Suddenly, in early December, a ray of hope appeared as a group of Australian scientists published a paper in Nature heralding discovery of vast meteoric fresh groundwater reserves off the coasts of China, Australia, North America, Greenland, Suriname, Nigeria and South Africa.  The group’s leader, Dr. Vincent Post of the National Centre for Groundwater Research and Training (NCGRT) and the School of the Environment at Flinders University, predicted that the “volume of this water resource is a hundred times greater than the amount we’ve extracted from the Earth’s sub-surface in the past century since 1900,” and went on to say that “[k]nowing about these reserves is great news because this volume of water could sustain some regions for decades.”  In spite of a cautionary message in the article that “[o]ffshore groundwater is not the answer to global water crises”, one recent headline excitedly proclaimed, “Aussie Scientists May Have Solved the Global Water Shortage Crisis.”

There are several reasons why the prospect of vast seabed aquifers should not distract us from addressing fresh water shortages.  First, the article admits that “[d[espite convincing indications of the widespread presence of offshore paleo-groundwater, direct observations remain limited.”  With very few exceptions, the presence of seabed aquifers has not been proven but is based on sporadic sampling and intensive modeling.  Technical challenges must be overcome in order to locate and access the aquifers, without introducing contamination that would forever foul the confined waters.  Further, the waters are not expected to be fresh, but rather either brackish or somewhat saline, meaning treatment will be required prior to use.  Once the quantity and quality of the contained water is determined, it must be abstracted and transported to a treatment or desalination facility that would probably be located on-shore at some distance from the wellhead.  Finally, after weighing the benefits and risks, one or more parties must be willing to invest substantial sums to find, recover and treat the water.  The investors would be unusually philanthropic if they did not expect an economic return within a reasonable time, so a mechanism for monetizing the water would have to be agreed upon.  If we accept Dr. Post’s statement that the seabed aquifers would meet our needs for only a few decades, any “solution” offered by the discovery would be short-lived at current consumption rates.

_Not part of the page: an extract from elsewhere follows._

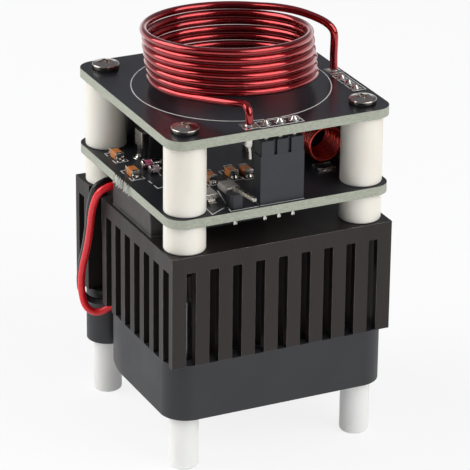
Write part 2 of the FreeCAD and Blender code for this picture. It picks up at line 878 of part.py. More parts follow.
def rectifier(x, y, turn=0):
    """A moulded diode with sloping sides on two flat metal feet, its length along Y."""
    z0 = z_board_top
    hw, hl = rectifier_width / 2, rectifier_length / 2
    d = rectifier_draft
    rise = rectifier_foot_thick / 2

    def outline(inset, z):
        w, h = hw - inset, hl - inset
        turns = [(-1, -1), (1, -1), (1, 1), (-1, 1), (-1, -1)]
        return Part.makePolygon([V(x + i * w, y + j * h, z) for i, j in turns])

    waist = z0 + rectifier_height / 2
    lower = Part.makeLoft([outline(d, z0 + rise), outline(0, waist)], True, True)
    upper = Part.makeLoft([outline(0, waist), outline(d, z0 + rectifier_height)], True, True)
    feet = []
    half = hw / 2
    for side in (-1, 1):
        y0 = y + side * (hl - rectifier_foot)
        y1 = y + side * (hl + rectifier_foot)
        feet.append(block(x - half, x + half, min(y0, y1), max(y0, y1), z0, z0 + rectifier_foot_thick))
    return turned(one([lower, upper] + feet), turn, x, y)


def power_jack():
    """Jack body with a round barrel, a square collar and a bore, its centre pin and its two lugs."""
    z0 = z_board_top
    x0 = -half_stack + jack_inset
    x1 = x0 + jack_width
    x = (x0 + x1) / 2
    y0 = jack_front_y
    y1 = half_stack + jack_overhang
    axis_z = z0 + jack_height - jack_width / 2
    along = V(0, 1, 0)
    low = block(x0, x1, y0, y1, z0, z0 + jack_low)
    upright = [e for e in low.Edges if e.BoundBox.ZLength > jack_low / 2]
    low = low.makeFillet(jack_edge, upright)
    barrel = Part.makeCylinder(jack_width / 2, y1 - y0, V(x, y0, axis_z), along)
    collar = block(x0, x1, y1 - jack_collar, y1, z0, z0 + jack_height)
    bore_y = y1 - jack_bore_depth
    bore = Part.makeCylinder(jack_bore_r, jack_bore_depth + overrun, V(x, bore_y, axis_z), along)
    shank = Part.makeCylinder(jack_shank_r, bore_y - y0, V(x, y0, axis_z), along)
    free = Part.makeCylinder(jack_pin_r, jack_bore_depth - jack_pin_gap, V(x, bore_y, axis_z), along)
    body = one([low, barrel, collar]).cut([bore, shank])
    t = lug_thick
    foot = z_board - pin_tail

    def lug(out, width, rise):
        w, tip = width / 2, lug_tip / 2
        top = z0 + rise
        arm = block(0, out, -w, w, top - t, top)
        drop = block(out - t, out, -w, w, top - lug_shoulder, top)
        tail = block(out - t, out, -tip, tip, foot, top)
        return one([arm, drop, tail])

    side_y = y0 + lug_back
    side = turned(lug(lug_out, lug_width, lug_rise), 180)
    side.translate(V(x0, side_y, 0))
    rear = turned(lug(2 * t, lug_width, axis_z - z0 + lug_width / 2), -90)
    rear.translate(V(x, y0, 0))
    feet = [(x0 - lug_out + t / 2, side_y), (x, y0 - 2 * t + t / 2)]
    return body, one([shank, free]), [side, rear], feet


def film_capacitor():
    """Moulded box capacitor on two round pins."""
    x1 = half_stack - film_inset
    x0 = x1 - film_length
    half = film_width / 2
    box = block(x0, x1, film_y - half, film_y + half, z_board_top, z_board_top + film_height)
    upright = [e for e in box.Edges if e.BoundBox.ZLength > film_height / 2]
    box = box.makeFillet(film_edge, upright)
    middle = (x0 + x1) / 2
    feet = [(middle - film_pin_pitch / 2, film_y), (middle + film_pin_pitch / 2, film_y)]
    pins = [rod(tail_r, z_board - pin_tail, z_board_top, x, y) for x, y in feet]
    return one([box] + pins), feet


def board(z, holes):
    """A square board with rounded corners, corner holes and the given drillings."""
    plate = rounded_plate(stack_width, board_corner_r, z, z + board_thick)
    through = [rod(clearance_r, z - overrun, z + board_thick + overrun, x, y) for _, x, y in corners()]
    return plate.cut(through + holes)


def drill(places, radius, z):
    """Round holes through a board."""
    return [rod(radius, z - overrun, z + board_thick + overrun, x, y) for x, y in places]


def on_board(shares):
    """Places on the lower board from shares of half its width."""
    return [(sx * half_stack, sy * half_stack) for sx, sy in shares]


def edge_bites():
    """A row of half holes where the lower board was snapped from its panel."""
    first = -(bite_count - 1) / 2 * bite_pitch
    return [rod(bite_r, z_board - overrun, z_board_top + overrun, -half_stack, first + i * bite_pitch)
            for i in range(bite_count)]


def main():
    os.makedirs("parts", exist_ok=True)

    for name, x, y in corners():
        save("leg_" + name, leg(x, y))
        save("spacer_lower_" + name, spacer(x, y, z_sink_top, z_board))
        save("spacer_upper_" + name, spacer(x, y, z_board_top, z_deck))
    save("leg_studs", group([stud(x, y) for _, x, y in corners()]))
    save("board_screws", group([screw(x, y) for _, x, y in corners()]))

    save("fan_frame", fan_frame())
    save("fan_impeller", fan_impeller())
    save("rotor_yoke", rotor_yoke())
    save("rotor_magnet", rotor_magnet())
    save("rotor_shaft", rotor_shaft())
    save("fan_sleeve_bearing", sleeve_bearing())
    save("fan_stator_core", stator_core())
    save("fan_windings", stator_windings())
    save("fan_circuit_board", motor_board())
    save("heatsink", heatsink())

    pad, tab, case, power_leads, power_holes = mosfet()
    save("thermal_pad", pad)
    save("mosfet_tab", tab)
    save("mosfet_case", case)
    save("mosfet_leads", group(power_leads))

    pin_hole = tail_r + drill_gap
    deck_places = []
    board_places = [(angle_pin_x, angle_pin_y)]
    cones_up = []
    headers = [("front", front_header_x, front_header_y, False),
               ("side", side_header_x, side_header_y, True)]
    for name, x, y, along_y in headers:
        socket, strip, pins = header(x, y, along_y)
        save(name + "_socket", socket)
        save(name + "_plug_strip", strip)
        save(name + "_header_pins", group(pins))
        places = header_places(x, y, along_y)
        deck_places += places
        board_places += places
        cones_up += [cone(px, py, z_deck_top, solder_r, solder_tip_r, solder_height, pin)
                     for (px, py), pin in zip(places, pins)]

    block_body, pin = angle_header()
    save("angle_header_block", block_body)
    save("angle_header_pin", pin)

    coil = primary_coil()
    save("primary_coil", coil)
    half_pad = coil_pad_width / 2
    coil_feet = [(coil_front_foot_x, coil_front_foot_y), (coil_side_foot_x, coil_side_foot_y)]
    for x, y in coil_feet:
        pad_top = z_deck_top + coil_pad_thick
        pad_plate = block(x - half_pad, x + half_pad, y - half_pad, y + half_pad, z_deck_top, pad_top)
        fillet = Part.makeCone(coil_solder_r, coil_wire / 2 + coil_pad_thick, coil_solder_height,
                               V(x, y, z_deck_top), UP)
        core = rod(coil_wire / 2, z_deck - overrun, z_deck_top + overrun, x, y)
        cones_up.append(one([pad_plate, fillet]).cut(core))
    save("coil_board_solder", group(cones_up))

    choke, choke_feet = choke_coil()
    save("choke_coil", choke)

    for i, (x, y) in enumerate(on_board(chip_shares)):
        save("chip_capacitor_" + str(i + 1), chip(x, y, chip_length, chip_width, chip_height, chip_cap))
    for i, (x, y) in enumerate(on_board(glass_diode_shares)):
        save("glass_diode_" + str(i + 1), melf(x, y))
    for i, (x, y) in enumerate(on_board(moulded_diode_shares)):
        save("moulded_diode_" + str(i + 1), rectifier(x, y))
    for x, y in on_board(resistor_shares):
        save("chip_resistor", chip(x, y, resistor_width, resistor_length, resistor_height, chip_cap))

    jack_body, jack_pin, jack_lugs, jack_feet = power_jack()
    save("power_jack_body", jack_body)
    save("power_jack_pin", jack_pin)
    save("power_jack_lugs", group(jack_lugs))
    film, film_feet = film_capacitor()
    save("film_capacitor", film)

    save("fan_lead_red", cord("fan lead red", red_route))
    save("fan_lead_black", cord("fan lead black", black_route))

    lower_drills = drill(board_places + film_feet, pin_hole, z_board)
    lower_drills += drill(choke_feet, choke_wire / 2 + drill_gap, z_board)
    lower_drills += drill(jack_feet, lug_tip / 2 + drill_gap, z_board)
    save("driver_board", board(z_board, lower_drills + power_holes + edge_bites()))
    upper_drills = drill(deck_places, pin_hole, z_deck) + drill(coil_feet, coil_wire / 2, z_deck)
    save("coil_board", board(z_deck, upper_drills))


main()
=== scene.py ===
# %% [markdown]
# # A desktop resonant transformer
# This lesson dresses a small bench apparatus: four nylon legs, a square fan, a heat sink of
# square pins, two black circuit boards on ivory spacers, and a bare coil of red enamelled wire.
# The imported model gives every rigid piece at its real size. We keep those shapes, ease their
# edges, wind the coils as wire, lay the ink and solder on the boards, and give each piece the
# finish of the real thing.

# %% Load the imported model
import math

import bmesh
import bpy
from mathutils import Matrix, Vector


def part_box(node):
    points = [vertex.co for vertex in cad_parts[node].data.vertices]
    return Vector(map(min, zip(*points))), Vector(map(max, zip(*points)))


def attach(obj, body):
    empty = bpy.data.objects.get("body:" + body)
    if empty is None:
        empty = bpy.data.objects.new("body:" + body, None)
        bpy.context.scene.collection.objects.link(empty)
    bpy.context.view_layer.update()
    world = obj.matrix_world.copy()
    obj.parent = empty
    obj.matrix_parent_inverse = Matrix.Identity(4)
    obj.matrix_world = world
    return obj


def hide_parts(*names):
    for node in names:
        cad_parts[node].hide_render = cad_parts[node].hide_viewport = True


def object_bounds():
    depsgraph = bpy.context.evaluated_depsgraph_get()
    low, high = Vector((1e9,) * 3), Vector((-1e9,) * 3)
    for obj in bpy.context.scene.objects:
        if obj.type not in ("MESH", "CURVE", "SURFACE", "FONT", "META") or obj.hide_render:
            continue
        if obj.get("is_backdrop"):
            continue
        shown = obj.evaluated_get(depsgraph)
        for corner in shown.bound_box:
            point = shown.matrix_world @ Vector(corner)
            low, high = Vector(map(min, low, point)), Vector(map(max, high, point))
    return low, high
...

Assuming, however, that the challenges regarding accessibility and financial return could be overcome, determinations would have to be made whether jurisdiction and ownership of the water would follow domestic law, international water law, or the Law of the Sea.  Aquifers lying under the territorial sea of one nation would doubtless be governed by its domestic laws, but questions would arise for transboundary aquifers. If international water law principles were to guide ownership and use, a further determination would have to be made about which guidelines to follow.  The Convention on the Law of the Non-navigational Uses of International Watercourses (the Watercourses Convention) needs ratification by two more states to enter into force, but by its terms the Watercourses Convention only applies to aquifers with a link to a surface water system.  Since they are fossil aquifers, the seabed aquifers lack such a link to any surface water system.  The 2008 UN Draft Articles on the Law of Transboundary Aquifers (the “Draft Aquifer Articles”) include fossil aquifers within their scope, granting nations full sovereignty to aquifer formations and the water therein that lie under their borders (Art. 3).  However, the Draft Aquifer Articles have thus far received scant attention, and, in the Case Concerning the Gabčíkovo-Nagymaros Project, the International Court of Justice rejected the notion of absolute sovereignty over transboundary waters.  If the treaty void for transboundary aquifers were to be filled by adopting customary laws that have developed for transboundary surface waters, then nations sharing transboundary seabed aquifers may be expected to abide by such customary law principles as equitable and reasonable use, prevention of significant harm and exchange of information.

Alternatively, one could argue that the UN Convention on the Law of Sea (UNCLOS), which has entered into force, should serve as the prevailing set of guidelines.  In that case, a preliminary determination would have to be made as to whether water should be treated as a non-living resource such as minerals, oil and gas.  Under UNCLOS, non-living resources located within the 200-mile exclusive economic zone (EEZ) of a nation belong to that nation.  Oil and gas extraction follows the law of capture, which can result in windfall for nations with access to technology and financial resources.  An argument could be made that fresh, or even brackish, water should not be treated as a non-living resource, since water is the most vital of resources, necessary to support terrestrial life.  Indeed, the scope of the Draft Aquifers Articles initially included oil and gas along with water, but water was deemed too important to be treated in the same way as other extractive resources (see C. Yamada, Fourth report on shared natural resources: transboundary groundwaters (2007)).

The day may come when technology, financing and need will all converge to make extraction of the water in the seabed aquifers practical and even necessary.  Prior to that day, fundamental questions on legal regimes and treatment of vital resources will have to be raised and answered.